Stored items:
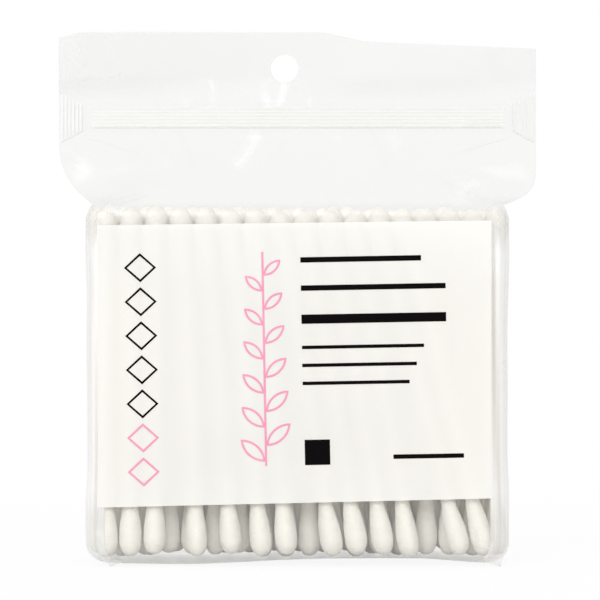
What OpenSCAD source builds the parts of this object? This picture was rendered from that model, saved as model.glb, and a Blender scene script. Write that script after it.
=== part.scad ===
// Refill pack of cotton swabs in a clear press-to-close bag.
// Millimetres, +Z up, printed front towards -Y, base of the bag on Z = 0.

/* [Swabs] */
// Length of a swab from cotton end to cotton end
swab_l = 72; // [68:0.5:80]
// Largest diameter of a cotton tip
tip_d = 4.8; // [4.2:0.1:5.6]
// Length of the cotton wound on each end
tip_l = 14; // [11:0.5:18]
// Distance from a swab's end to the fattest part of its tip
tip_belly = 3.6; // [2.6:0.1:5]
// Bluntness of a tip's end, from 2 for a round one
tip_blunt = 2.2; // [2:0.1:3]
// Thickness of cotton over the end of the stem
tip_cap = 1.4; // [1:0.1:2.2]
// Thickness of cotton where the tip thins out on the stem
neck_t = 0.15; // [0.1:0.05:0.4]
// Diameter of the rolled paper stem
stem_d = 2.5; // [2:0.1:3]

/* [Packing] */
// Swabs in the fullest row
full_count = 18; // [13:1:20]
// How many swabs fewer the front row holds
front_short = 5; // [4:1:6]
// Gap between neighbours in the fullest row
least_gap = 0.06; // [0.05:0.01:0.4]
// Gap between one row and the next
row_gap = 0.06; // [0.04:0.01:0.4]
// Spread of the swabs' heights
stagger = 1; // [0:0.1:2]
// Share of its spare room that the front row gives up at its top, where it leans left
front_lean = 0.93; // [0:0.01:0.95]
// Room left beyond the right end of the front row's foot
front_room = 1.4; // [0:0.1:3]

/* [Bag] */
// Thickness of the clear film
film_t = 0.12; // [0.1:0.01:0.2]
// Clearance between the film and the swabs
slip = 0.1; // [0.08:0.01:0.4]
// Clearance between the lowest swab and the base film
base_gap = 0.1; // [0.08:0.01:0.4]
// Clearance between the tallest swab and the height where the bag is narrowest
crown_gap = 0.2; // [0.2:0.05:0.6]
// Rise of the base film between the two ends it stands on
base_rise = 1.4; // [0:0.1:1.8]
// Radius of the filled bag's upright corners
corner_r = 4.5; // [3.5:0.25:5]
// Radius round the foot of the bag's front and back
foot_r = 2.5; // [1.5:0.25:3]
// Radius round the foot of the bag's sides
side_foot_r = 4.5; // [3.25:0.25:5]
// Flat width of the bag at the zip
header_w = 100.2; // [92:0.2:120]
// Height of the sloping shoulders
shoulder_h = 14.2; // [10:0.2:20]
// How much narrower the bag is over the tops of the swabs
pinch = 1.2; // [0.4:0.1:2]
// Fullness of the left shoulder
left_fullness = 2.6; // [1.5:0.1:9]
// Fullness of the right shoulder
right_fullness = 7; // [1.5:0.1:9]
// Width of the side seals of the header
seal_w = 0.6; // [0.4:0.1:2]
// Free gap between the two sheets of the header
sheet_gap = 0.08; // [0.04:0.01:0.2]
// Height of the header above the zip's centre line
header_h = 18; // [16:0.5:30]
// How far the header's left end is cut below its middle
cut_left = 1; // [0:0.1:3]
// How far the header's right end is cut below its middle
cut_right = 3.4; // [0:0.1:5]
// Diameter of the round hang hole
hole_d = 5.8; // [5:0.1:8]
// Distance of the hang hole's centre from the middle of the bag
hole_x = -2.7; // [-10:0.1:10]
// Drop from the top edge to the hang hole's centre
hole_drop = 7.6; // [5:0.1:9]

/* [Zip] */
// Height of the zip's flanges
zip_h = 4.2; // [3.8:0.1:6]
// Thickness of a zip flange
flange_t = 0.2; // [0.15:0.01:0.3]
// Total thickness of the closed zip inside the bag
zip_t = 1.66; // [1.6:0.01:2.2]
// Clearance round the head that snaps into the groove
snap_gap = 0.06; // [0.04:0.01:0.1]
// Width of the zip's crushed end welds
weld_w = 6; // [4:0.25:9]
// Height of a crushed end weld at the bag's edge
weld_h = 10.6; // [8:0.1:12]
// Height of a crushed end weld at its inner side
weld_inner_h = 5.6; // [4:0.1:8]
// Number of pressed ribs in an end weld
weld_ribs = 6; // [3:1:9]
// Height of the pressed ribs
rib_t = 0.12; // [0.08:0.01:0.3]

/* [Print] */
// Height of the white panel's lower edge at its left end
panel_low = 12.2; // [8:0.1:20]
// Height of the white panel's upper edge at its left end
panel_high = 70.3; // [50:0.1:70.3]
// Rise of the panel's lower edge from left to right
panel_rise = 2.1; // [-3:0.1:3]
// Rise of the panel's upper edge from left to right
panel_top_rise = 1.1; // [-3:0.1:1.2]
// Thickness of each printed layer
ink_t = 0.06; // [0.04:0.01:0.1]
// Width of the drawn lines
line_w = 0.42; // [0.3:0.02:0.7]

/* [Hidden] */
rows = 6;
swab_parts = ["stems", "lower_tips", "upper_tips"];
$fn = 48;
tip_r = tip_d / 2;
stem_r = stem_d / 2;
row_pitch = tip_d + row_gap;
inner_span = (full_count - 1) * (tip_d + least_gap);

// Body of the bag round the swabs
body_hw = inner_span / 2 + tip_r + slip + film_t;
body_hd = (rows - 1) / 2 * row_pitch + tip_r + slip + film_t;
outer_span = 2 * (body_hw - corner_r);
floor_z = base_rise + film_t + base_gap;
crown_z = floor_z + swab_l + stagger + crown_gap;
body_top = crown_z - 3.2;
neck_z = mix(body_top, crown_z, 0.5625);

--

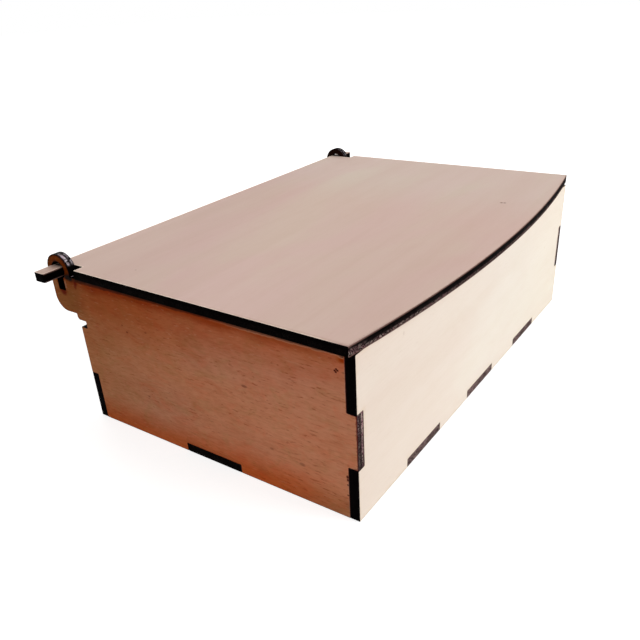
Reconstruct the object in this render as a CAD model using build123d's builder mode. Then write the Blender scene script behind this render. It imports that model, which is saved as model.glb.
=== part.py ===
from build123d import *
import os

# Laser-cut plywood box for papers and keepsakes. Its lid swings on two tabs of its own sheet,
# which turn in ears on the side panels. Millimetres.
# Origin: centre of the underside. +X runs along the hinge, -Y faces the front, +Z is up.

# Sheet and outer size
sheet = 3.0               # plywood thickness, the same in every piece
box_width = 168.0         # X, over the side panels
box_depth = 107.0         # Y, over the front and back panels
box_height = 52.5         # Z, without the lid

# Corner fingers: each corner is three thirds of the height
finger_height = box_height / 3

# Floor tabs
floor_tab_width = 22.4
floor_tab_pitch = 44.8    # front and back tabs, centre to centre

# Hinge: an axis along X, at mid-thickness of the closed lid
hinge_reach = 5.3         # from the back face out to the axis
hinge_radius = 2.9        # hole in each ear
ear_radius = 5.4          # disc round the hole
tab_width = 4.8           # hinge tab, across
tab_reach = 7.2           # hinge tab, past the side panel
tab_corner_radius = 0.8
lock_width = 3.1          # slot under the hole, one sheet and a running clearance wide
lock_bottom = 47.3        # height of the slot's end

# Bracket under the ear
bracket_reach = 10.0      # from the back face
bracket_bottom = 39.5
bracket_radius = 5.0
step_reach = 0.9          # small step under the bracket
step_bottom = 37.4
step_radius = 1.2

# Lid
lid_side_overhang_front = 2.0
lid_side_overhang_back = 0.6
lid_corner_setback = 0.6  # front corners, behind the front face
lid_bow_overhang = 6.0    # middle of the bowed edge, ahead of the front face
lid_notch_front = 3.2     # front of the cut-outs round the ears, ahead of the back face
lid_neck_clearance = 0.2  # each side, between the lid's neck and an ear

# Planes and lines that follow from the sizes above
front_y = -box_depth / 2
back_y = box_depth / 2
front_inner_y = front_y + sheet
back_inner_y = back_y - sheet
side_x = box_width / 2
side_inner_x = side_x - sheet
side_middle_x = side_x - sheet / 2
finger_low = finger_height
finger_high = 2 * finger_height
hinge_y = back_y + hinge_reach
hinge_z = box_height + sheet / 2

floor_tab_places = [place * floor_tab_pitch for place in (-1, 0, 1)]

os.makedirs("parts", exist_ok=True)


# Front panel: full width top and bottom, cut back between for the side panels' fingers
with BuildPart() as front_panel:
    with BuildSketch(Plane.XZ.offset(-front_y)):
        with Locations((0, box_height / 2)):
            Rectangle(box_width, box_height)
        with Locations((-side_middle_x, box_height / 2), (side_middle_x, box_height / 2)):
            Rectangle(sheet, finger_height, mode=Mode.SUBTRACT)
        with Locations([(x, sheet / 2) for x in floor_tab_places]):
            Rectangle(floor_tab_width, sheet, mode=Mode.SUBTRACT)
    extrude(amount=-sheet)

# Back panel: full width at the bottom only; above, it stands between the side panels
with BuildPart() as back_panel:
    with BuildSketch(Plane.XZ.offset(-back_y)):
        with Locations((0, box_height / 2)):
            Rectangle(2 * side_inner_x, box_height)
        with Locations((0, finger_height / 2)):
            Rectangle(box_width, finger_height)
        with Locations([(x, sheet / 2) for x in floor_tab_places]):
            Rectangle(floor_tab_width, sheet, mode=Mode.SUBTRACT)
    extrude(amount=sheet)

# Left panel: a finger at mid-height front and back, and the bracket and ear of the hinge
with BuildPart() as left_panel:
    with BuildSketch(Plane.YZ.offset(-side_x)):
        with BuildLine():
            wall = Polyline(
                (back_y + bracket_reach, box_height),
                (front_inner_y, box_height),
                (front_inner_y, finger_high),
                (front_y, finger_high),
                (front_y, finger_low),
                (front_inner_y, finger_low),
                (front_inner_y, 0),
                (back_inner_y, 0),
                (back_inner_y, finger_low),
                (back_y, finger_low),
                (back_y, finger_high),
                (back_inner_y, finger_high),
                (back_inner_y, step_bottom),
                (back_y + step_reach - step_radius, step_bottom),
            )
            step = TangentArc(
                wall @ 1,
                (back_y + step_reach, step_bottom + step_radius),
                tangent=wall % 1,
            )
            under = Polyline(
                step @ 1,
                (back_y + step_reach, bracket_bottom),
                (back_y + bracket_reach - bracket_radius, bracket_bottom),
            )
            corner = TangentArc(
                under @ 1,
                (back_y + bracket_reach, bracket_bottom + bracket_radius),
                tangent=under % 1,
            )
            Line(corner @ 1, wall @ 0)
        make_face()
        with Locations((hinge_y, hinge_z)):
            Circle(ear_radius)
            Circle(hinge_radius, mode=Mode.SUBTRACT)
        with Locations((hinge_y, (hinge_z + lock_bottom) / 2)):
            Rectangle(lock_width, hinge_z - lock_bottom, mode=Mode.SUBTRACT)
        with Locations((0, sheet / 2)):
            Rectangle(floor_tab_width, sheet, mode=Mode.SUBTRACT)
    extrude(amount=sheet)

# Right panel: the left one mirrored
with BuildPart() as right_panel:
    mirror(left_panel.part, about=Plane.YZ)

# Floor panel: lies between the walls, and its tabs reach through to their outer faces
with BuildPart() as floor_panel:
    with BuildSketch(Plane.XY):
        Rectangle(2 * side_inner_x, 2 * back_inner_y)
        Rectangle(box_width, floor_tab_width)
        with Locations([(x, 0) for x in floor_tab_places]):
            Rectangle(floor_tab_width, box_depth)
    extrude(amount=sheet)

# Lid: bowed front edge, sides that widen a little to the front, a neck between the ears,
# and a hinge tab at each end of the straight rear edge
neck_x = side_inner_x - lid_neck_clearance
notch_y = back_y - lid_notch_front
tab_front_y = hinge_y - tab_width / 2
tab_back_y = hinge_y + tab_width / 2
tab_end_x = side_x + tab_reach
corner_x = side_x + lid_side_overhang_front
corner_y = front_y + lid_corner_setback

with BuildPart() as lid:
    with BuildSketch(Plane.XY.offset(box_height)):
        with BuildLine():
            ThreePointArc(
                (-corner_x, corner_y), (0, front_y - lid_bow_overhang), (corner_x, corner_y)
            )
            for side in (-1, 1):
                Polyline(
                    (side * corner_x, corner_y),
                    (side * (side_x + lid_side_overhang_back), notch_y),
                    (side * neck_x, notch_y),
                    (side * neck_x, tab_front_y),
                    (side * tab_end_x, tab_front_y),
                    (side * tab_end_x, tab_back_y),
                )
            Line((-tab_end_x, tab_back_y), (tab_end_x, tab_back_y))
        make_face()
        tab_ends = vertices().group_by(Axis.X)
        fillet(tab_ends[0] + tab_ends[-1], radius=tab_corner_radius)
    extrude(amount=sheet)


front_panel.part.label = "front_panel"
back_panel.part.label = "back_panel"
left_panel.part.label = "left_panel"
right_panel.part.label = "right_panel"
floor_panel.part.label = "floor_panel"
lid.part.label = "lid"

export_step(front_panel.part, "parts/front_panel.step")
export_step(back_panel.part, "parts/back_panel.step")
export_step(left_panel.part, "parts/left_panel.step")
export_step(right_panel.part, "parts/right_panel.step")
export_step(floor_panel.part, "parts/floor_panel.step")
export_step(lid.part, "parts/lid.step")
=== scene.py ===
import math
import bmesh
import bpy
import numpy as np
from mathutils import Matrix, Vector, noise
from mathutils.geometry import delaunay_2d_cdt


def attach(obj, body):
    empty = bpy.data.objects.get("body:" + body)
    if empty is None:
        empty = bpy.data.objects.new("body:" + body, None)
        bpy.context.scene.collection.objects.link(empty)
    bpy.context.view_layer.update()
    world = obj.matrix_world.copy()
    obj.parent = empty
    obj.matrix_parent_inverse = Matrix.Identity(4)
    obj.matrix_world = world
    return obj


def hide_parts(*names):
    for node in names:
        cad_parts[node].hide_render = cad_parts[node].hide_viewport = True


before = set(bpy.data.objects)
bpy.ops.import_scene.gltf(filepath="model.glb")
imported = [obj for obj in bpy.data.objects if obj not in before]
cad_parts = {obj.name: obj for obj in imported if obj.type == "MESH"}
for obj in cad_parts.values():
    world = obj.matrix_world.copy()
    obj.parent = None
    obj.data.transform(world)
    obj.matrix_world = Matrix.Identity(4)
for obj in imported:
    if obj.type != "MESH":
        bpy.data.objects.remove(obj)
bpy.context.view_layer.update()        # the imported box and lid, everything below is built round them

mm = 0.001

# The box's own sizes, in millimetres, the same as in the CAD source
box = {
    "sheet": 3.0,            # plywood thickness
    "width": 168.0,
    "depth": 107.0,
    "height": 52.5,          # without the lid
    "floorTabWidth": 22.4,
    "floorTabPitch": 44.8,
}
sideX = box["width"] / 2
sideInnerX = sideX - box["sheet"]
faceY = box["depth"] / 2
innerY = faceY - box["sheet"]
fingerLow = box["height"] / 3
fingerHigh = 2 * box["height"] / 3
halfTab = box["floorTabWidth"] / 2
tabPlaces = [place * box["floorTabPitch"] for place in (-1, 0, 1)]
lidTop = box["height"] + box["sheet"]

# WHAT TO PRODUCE
Transcribe, exactly and exclusively, the run of lines that opens with the line bearing "What OpenSCAD source" and closes with the line bearing "bag on Z = 0.".

# WORKED ANSWER
What OpenSCAD source builds the parts of this object? This picture was rendered from that model, saved as model.glb, and a Blender scene script. Write that script after it.
=== part.scad ===
// Refill pack of cotton swabs in a clear press-to-close bag.
// Millimetres, +Z up, printed front towards -Y, base of the bag on Z = 0.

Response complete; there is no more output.